Figures from the airline association show that air cargo demand in cargo tonne kms (CTK) terms declined 7.7% year on year in March, which is an improvement on the percentage declines registered for most of last year.

However, IATA said that demand had slipped back into negative territory compared with pre-Covid levels after having shown an improvement in February.

IATA figures show that CTKs in March fell 8.1% compared with 2019.

“At this point, it is unclear if this is a potentially modest start of an improvement trend or the upside of market volatility,” IATA said.

The airline association said that purchasing managers’ indices for new export orders and for China had both fallen below the 50-mark in March indicating declining confidence.

There were also indications of high inventory levels, which does not bode well for air cargo.

Meanwhile, cargo load factors in March slipped 8.8 percentage points from a year ago to 46.2%.

IATA director general Willie Walsh said: “Air cargo had a volatile first quarter. In March, overall demand slipped back below pre-Covid-19 levels and most of the indicators for the fundamental drivers of air cargo demand are weak or weakening.
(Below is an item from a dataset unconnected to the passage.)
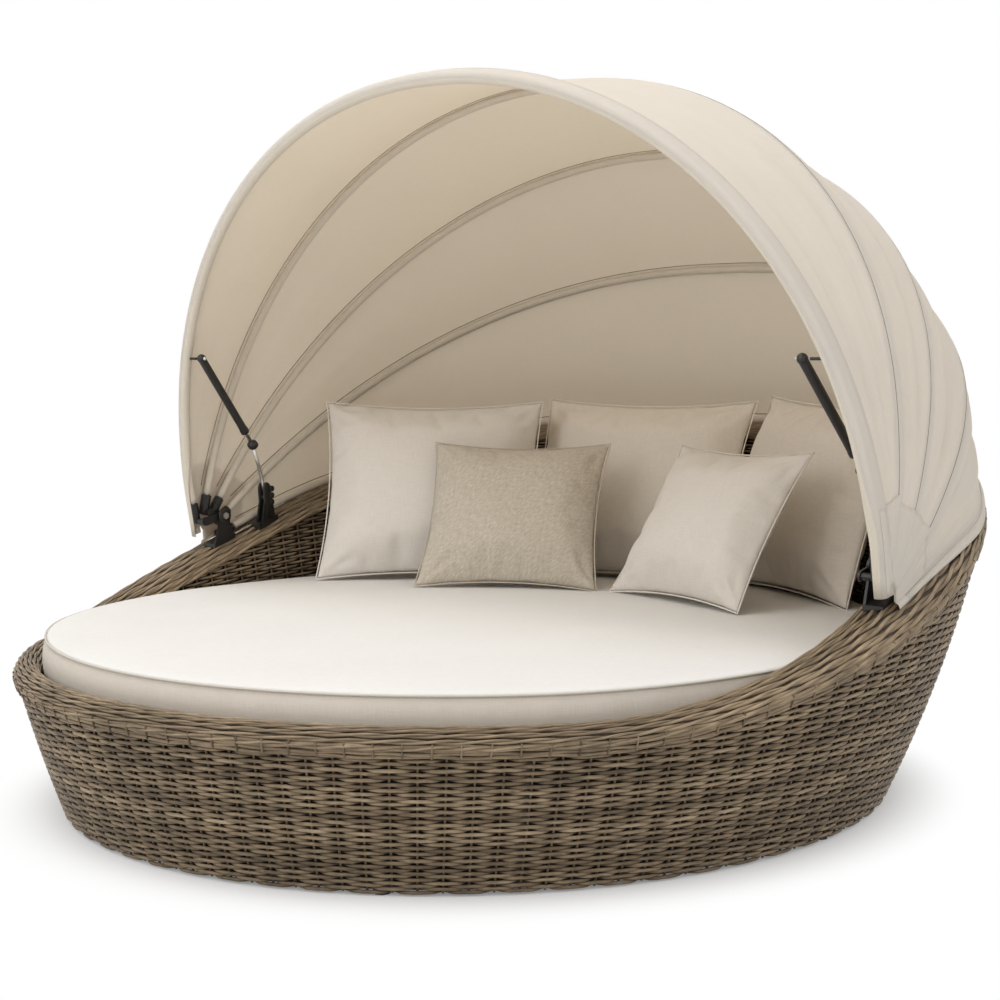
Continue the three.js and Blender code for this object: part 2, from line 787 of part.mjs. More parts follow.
function knuckle(i) {
  const { up, foot } = bowFrames[i];
  const inner = bracketInner + plateOrder[i] * plateStep;
  const stub = rod(foot.clone().setX(inner + plateThickness / 2), foot, stubDiameter);
  const body = joined(knucklePlate(foot, inner), stub, cup(foot, up));
  return cut(body, hubHole(boltReach + gap), socket(i));
}
bows.forEach((_, i) => addPair(`knuckle_${i}`, knuckle(i), 'plastic'));

// A foot that follows the rim's slope and is cut to its roll
function rimFoot(y, length, inner, outer) {
  const [front, back] = [y - length / 2, y + length / 2];
  const shape = outline([
    [front, rimTopAt(front) - footDepth],
    [back, rimTopAt(back) - footDepth],
    [back, rimTopAt(back) + footThickness],
    [front, rimTopAt(front) + footThickness],
  ]);
  return crossPlate(shape, inner, outer - inner);
}

// Hub bracket: foot, upright plate round the bolt, and the rear bow's stub and cup
function hubBracket() {
  const [front, back] = [hubY - hubFootLength / 2, hubY + hubFootLength / 2];
  const plate = crossPlate(outline([
    [front, rimTopAt(front)],
    [back, rimTopAt(back)],
    [hubY + hubWaist, hubZ - hubWaist],
    [hubY + hubTop, hubZ + hubTop],
    [hubY - hubTop, hubZ + hubTop],
    [hubY - hubWaist, hubZ - hubWaist],
  ]), bracketInner, plateThickness);
  const stub = rod(rearFoot.clone().setX(bracketInner + plateThickness / 2), rearFoot, stubDiameter);
  const foot = rimFoot(hubY, hubFootLength, bracketInner, bowHalfWidth);
  const body = joined(plate, foot, stub, cup(rearFoot, rearUp));
  return cut(body, hubHole(bracketInner + plateStep), socket(bows.length), rimForm);
}
addPair('hub_bracket', hubBracket(), 'plastic');

const headOuter = bracketInner - gap;
const boltHead = rod(
  hubPoint.clone().setX(headOuter - boltHeadHeight),
  hubPoint.clone().setX(headOuter),
  boltHeadDiameter,
  boltHeadSides,
);
const boltShank = crossRod(hubPoint, headOuter - overrun, boltReach, boltDiameter);
addPair('hub_bolt', joined(boltShank, boltHead), 'steel');

// Fabric. A cell is one point of a panel on its inner and outer face.
const fabricLift = cupDiameter / 2 + fabricGap;

function clothCell(inner, out) {
  return { inner, outer: inner.clone().addScaledVector(out, fabric) };
}

// The legs' points are left out, so that each row of a panel has its own turn
function panelPoint(i, k) {
  const at = k === 0 ? 0 : k + 1;
  const end = k === bowSteps ? at + 1 : at;
  return { p: bowPaths[i][end], out: bowOutward[i][end] };
}

function panelCell(i, k, share) {
  const [front, back] = [panelPoint(i, k), panelPoint(i + 1, k)];
  const out = front.out.clone().lerp(back.out, share).normalize();
  const ahead = front.p.clone().sub(back.p).normalize();
  const top = Math.sin(archTurns[k]);
  const between = Math.sin(Math.PI * share) * top;
  const fold = Math.sin(foldCount * archTurns[k] + rad(foldShiftAngle) * i) * (1 - top ** 2);
  const p = front.p.clone().lerp(back.p, share);
  p.addScaledVector(out, fabricLift + between * (foldDepth * fold - fabricSag));
  p.addScaledVector(ahead, seamGap * (2 * share - 1));
  return clothCell(p, out);
}

// The binding carries the first panel forward of the front bow
function bindingCell(k) {
  const [front, back] = [panelPoint(0, k), panelPoint(1, k)];
  const ahead = front.p.clone().sub(back.p).normalize();
  const p = front.p.clone().addScaledVector(front.out, fabricLift);
  return clothCell(p.addScaledVector(ahead, frontBinding), front.out);
}

// The hem ends a hand's breadth further round the rim's roll than the rear bow
function hemCell(k) {
  const angle = rearTurns[k];
  const turn = THREE.MathUtils.radToDeg(rearBowSeat(angle).turn) - hemTurnAngle;
  const outset = gap + braidThickness + hemLift;
  const inner = rollPoint(angle, outset, turn);
  return clothCell(inner, inner.clone().sub(rollPoint(angle, 0, turn)).normalize());
}

function panelRow(i, k) {
  const shares = Array.from({ length: fabricSteps + 1 }, (_, j) => j / fabricSteps);
  const cells = shares.map((share) => panelCell(i, k, share));
  if (i === 0) cells.unshift(bindingCell(k));
  if (i === bows.length - 1) cells.push(hemCell(k));
  return cells;
}

// Past the feet each panel hangs on as a flap
function flapRow(row, next) {
  return row.map(({ inner, outer }, j) => {
    const down = inner.clone().sub(next[j].inner).setX(0).setLength(fabricFlap);
    return { inner: inner.clone().add(down), outer: outer.clone().add(down) };
  });
}

function fabricPanel(i) {
  const rows = archTurns.map((_, k) => panelRow(i, k));
  const all = [flapRow(rows[0], rows[1]), ...rows, flapRow(rows[bowSteps], rows[bowSteps - 1])];
  const sections = all.map((row) => {
    return [...row.map((cell) => cell.outer), ...row.map((cell) => cell.inner).reverse()];
  });
  return sheetLoft(sections);
}
bows.forEach((_, i) => addPiece(`canopy_panel_${i}`, fabricPanel(i), 'canopy'));

// Knee stays: lever, knee and rod at rest, from the rim up to the front bow
const stayTop = bowFrames[0].foot.clone().addScaledVector(bowFrames[0].up, stayReach).setX(stayX);
const knee = v3(kneeX, kneeY, leverZ + kneeRise);
const leverPivot = v3(leverX, leverY, leverZ);
const leverBend = v3(leverX, leverBendY, leverZ + leverBendRise);
const stayDown = knee.clone().sub(stayTop).normalize();

function lever() {
  const half = leverDiameter / 2;
  const path = [leverPivot, leverBend, knee];
  const bar = barAlong(path, path.map(() => v3(1, 0, 0)), leverDiameter);
  const eye = crossRod(leverPivot, leverX - half, leverX + half, leverEyeDiameter);
  const hole = crossRod(
    leverPivot,
    leverX - half - overrun,
    leverX + half + overrun,
    holeFor(leverPinDiameter),
  );
  return cut(joined(bar, eye), hole, ball(knee, kneeDiameter + 2 * gap));
}
addPair('lever', lever(), 'steel');
addPair('knee', ball(knee, kneeDiameter), 'plastic');

function stayRod() {
  const low = knee.clone().addScaledVector(stayDown, -(kneeDiameter / 2 + gap));
  const half = stayEyeWidth / 2;
  return joined(
    rod(low, stayTop, stayRodDiameter),
    crossRod(stayTop, stayX - half, stayX + half, stayEyeDiameter),
  );
}
addPair('stay_rod', stayRod(), 'steel');

function staySleeve() {
  const low = knee.clone().addScaledVector(stayDown, -staySleeveStart);
  const high = stayTop.clone().addScaledVector(stayDown, staySleeveEnd);
  const bore = rod(
    low.clone().addScaledVector(stayDown, overrun),
    high.clone().addScaledVector(stayDown, -overrun),
    stayRodDiameter + 2 * gap,
  );
  return cut(rod(low, high, staySleeveDiameter), bore);
}
addPair('stay_sleeve', staySleeve(), 'plastic');

// Lever bracket: foot on the rim, two ears and the pin that the lever turns on
function leverBracket() {
  const shape = outline([
    [leverY - leverEarBase, rimTopAt(leverY - leverEarBase)],
    [leverY + leverEarBase, rimTopAt(leverY + leverEarBase)],
    [leverY + leverEarEnd, leverZ],
    [leverY + leverEarEnd / 2, leverZ + leverEarEnd],
    [leverY - leverEarEnd / 2, leverZ + leverEarEnd],
    [leverY - leverEarEnd, leverZ],
  ]);
  const open = leverDiameter / 2 + slideGap;
  const innerEar = crossPlate(shape, leverX - open - leverEarThickness, leverEarThickness);
  const outerEar = crossPlate(shape, leverX + open, leverEarThickness);
  const pin = crossRod(
    leverPivot,
    leverX - open - leverEarThickness / 2,
    leverX + open + leverEarThickness / 2,
    leverPinDiameter,
  );
  const foot = rimFoot(
    leverY,
    leverFootLength,
    leverX - open - leverEarThickness,
    leverX + leverFootReach,
  );
  return cut(joined(innerEar, outerEar, pin, foot), rimForm);
}
addPair('lever_bracket', leverBracket(), 'plastic');

// Tie rod from the hub bracket's foot to the lever bracket's
function tieRod() {
  const front = hubY + hubFootLength / 2 + 3 * gap;
  const back = leverY - leverFootLength / 2 - 3 * gap;
  const rise = footThickness / 2;
  return rod(v3(tieX, front, rimTopAt(front) + rise), v3(tieX, back, rimTopAt(back) + rise), tieDiameter);
}
addPair('tie_rod', tieRod(), 'steel');

// Bow clamp: a collar on the front bow, with a pin towards the stay's eye. The pin stops short
// of the eye, which slides along the bow while the canopy folds.
function bowClamp() {
  const path = bowPaths[0];
  const { up, foot } = bowFrames[0];
  const riseOf = (p) => p.clone().sub(foot).dot(up);
  const above = path.findLastIndex((p) => riseOf(p) > stayReach);
  const [high, low] = [path[above], path[above + 1]];
  const share = (stayReach - riseOf(low)) / (riseOf(high) - riseOf(low));
  const centre = low.clone().lerp(high, share);
  const along = high.clone().sub(low).setLength(clampLength / 2);
  const collar = rod(centre.clone().sub(along), centre.clone().add(along), bowDiameter + 2 * clampWall);
  const pin = crossRod(centre, stayX + stayEyeWidth / 2 + clampPinGap, centre.x, leverPinDiameter);
  return cut(joined(collar, pin), bowTube(0, bowDiameter + 2 * gap));
}
addPair('bow_clamp', bowClamp(), 'plastic');

export default daybed;
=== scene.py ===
import json
import math

import bmesh
import bpy
import numpy as np
from mathutils import Matrix, Vector


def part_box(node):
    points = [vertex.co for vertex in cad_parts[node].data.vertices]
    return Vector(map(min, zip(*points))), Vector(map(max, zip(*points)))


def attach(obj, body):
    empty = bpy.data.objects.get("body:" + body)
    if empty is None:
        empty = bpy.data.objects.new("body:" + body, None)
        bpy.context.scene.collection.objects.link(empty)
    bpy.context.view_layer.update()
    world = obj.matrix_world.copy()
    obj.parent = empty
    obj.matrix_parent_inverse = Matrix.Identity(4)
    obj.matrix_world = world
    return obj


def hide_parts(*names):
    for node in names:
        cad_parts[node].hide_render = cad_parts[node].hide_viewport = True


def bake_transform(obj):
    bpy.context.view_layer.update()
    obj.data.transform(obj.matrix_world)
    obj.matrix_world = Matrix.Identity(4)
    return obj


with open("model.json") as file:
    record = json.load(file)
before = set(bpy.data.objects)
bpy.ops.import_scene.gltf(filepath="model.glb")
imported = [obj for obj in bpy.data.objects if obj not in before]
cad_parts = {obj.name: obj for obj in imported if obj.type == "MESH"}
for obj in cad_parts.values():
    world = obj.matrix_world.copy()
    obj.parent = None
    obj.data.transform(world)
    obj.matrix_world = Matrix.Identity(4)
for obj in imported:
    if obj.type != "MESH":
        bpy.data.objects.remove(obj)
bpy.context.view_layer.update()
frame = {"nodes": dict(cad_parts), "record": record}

# Camera, floor and light: a long lens at chest height to the right of the open front, on a
# plain white floor, with a wide soft lamp overhead and weaker ones at the sides.
scene = bpy.context.scene
scene.view_settings.view_transform = "Standard"

camera = bpy.data.objects.new("camera", bpy.data.cameras.new("camera"))
camera.data.lens = 64.8
camera.data.sensor_width = 36.0
camera.data.clip_end = 50.0
camera.location = (2.3297, -2.8538, 0.8634)
camera_aim = Vector((-0.62376, 0.77769, -0.07821))
camera.rotation_euler = camera_aim.to_track_quat("-Z", "Y").to_euler()
scene.collection.objects.link(camera)
scene.camera = camera


def node_tree(owner):
    owner.use_nodes = True
    owner.node_tree.nodes.clear()
    return owner.node_tree.nodes, owner.node_tree.links


def with_camera_white(nodes, links, shader, white, share):
    """Mix in white, by a share, for rays from the camera and for what metal mirrors."""
    path = nodes.new("ShaderNodeLightPath")
    seen = nodes.new("ShaderNodeMath")
    seen.operation = "MAXIMUM"
    links.new(path.outputs["Is Camera Ray"], seen.inputs[0])
    links.new(path.outputs["Is Glossy Ray"], seen.inputs[1])
    part = nodes.new("ShaderNodeMath")
    part.operation = "MULTIPLY"
    links.new(seen.outputs[0], part.inputs[0])
    if isinstance(share, bpy.types.NodeSocket):
        links.new(share, part.inputs[1])
    else:
        part.inputs[1].default_value = share
    pick = nodes.new("ShaderNodeMixShader")
    links.new(part.outputs[0], pick.inputs[0])
    links.new(shader.outputs[0], pick.inputs[1])
    links.new(white.outputs[0], pick.inputs[2])
    return pick.outputs[0]


def ramp(nodes, links, source, stops):
    node = nodes.new("ShaderNodeValToRGB")
    links.new(source, node.inputs[0])
    while len(node.color_ramp.elements) < len(stops):
        node.color_ramp.elements.new(0.5)
    for element, (place, colour) in zip(node.color_ramp.elements, stops):
        element.position = place
        element.color = (*colour, 1)
    return node.outputs[0]


world = bpy.data.worlds.new("studio")
scene.world = world
nodes, links = node_tree(world)
white = nodes.new("ShaderNodeBackground")
white.inputs["Color"].default_value = (1, 1, 1, 1)
white.inputs["Strength"].default_value = 1.0
sky = nodes.new("ShaderNodeBackground")
sky.inputs["Strength"].default_value = 0.92
height = nodes.new("ShaderNodeSeparateXYZ")
links.new(nodes.new("ShaderNodeTexCoord").outputs["Generated"], height.inputs[0])
links.new(ramp(nodes, links, height.outputs["Z"], [
    (0.0, (0.42, 0.41, 0.40)), (0.35, (0.72, 0.71, 0.69)), (1.0, (1.0, 0.99, 0.97)),
]), sky.inputs["Color"])
links.new(
    with_camera_white(nodes, links, sky, white, 1.0), nodes.new("ShaderNodeOutputWorld").inputs[0]
)

shade_inside = 0.81
shade_outside = 1.05
shade_oval = 1.09
white_inside = 0.12
floor_paint = bpy.data.materials.new("studio_floor")
nodes, links = node_tree(floor_paint)
matte = nodes.new("ShaderNodeBsdfDiffuse")
matte.inputs["Color"].default_value = (0.86, 0.86, 0.86, 1)
glow = nodes.new("ShaderNodeEmission")
glow.inputs["Color"].default_value = (1, 1, 1, 1)
oval = nodes.new("ShaderNodeMapping")
oval.inputs["Scale"].default_value = (shade_oval, 1.0, 1.0)
links.new(nodes.new("ShaderNodeTexCoord").outputs["Object"], oval.inputs["Vector"])
from_middle = nodes.new("ShaderNodeVectorMath")
from_middle.operation = "LENGTH"
links.new(oval.outputs["Vector"], from_middle.inputs[0])
fade = nodes.new("ShaderNodeMapRange")
fade.interpolation_type = "SMOOTHSTEP"
fade.inputs["From Min"].default_value = shade_inside
fade.inputs["From Max"].default_value = shade_outside
fade.inputs["To Min"].default_value = white_inside
fade.inputs["To Max"].default_value = 1.0
links.new(from_middle.outputs["Value"], fade.inputs["Value"])
links.new(
    with_camera_white(nodes, links, matte, glow, fade.outputs[0]),
    nodes.new("ShaderNodeOutputMaterial").inputs[0],
)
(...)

“While the trading environment is tough, there is some good news. Airlines are getting help in managing through the volatility with yields that have remained high and fuel prices that have moderated from exceptionally high levels.

“Looking ahead, with inflation reducing in G7 countries policymakers are expected to ease economic cooling measures and that would stimulate demand.”

On a regional basis, Asia Pacific airlines registered a 7.3% year-on-year decline in cargo demand in March 2023 compared to the same month in 2022, a slight decrease in performance compared with February.

“The drop in demand suggests that air cargo traffic in the region has not yet stabilised following China’s reopening in January,” IATA said.

North American carriers “posted the weakest performance of all regions” with a 9.4% decrease as the transatlantic route between North America and Europe saw traffic “declining at an accelerated pace throughout March”.

Airlines based in Europe recorded the “most substantial improvement in demand” with volumes declining by 7.8% during the month, compared with a 15.9% fall in February.

Middle East-based carriers registered experienced a 5.5% year-on-year decrease as demand on Middle East-Europe routes has been trending upward in recent months.

The best-performing carriers were those from the Latin American region, which registered a 5.3% fall in demand.

Finally, African carriers registered a 6.2% decrease in demand in March, which was an improvement on February.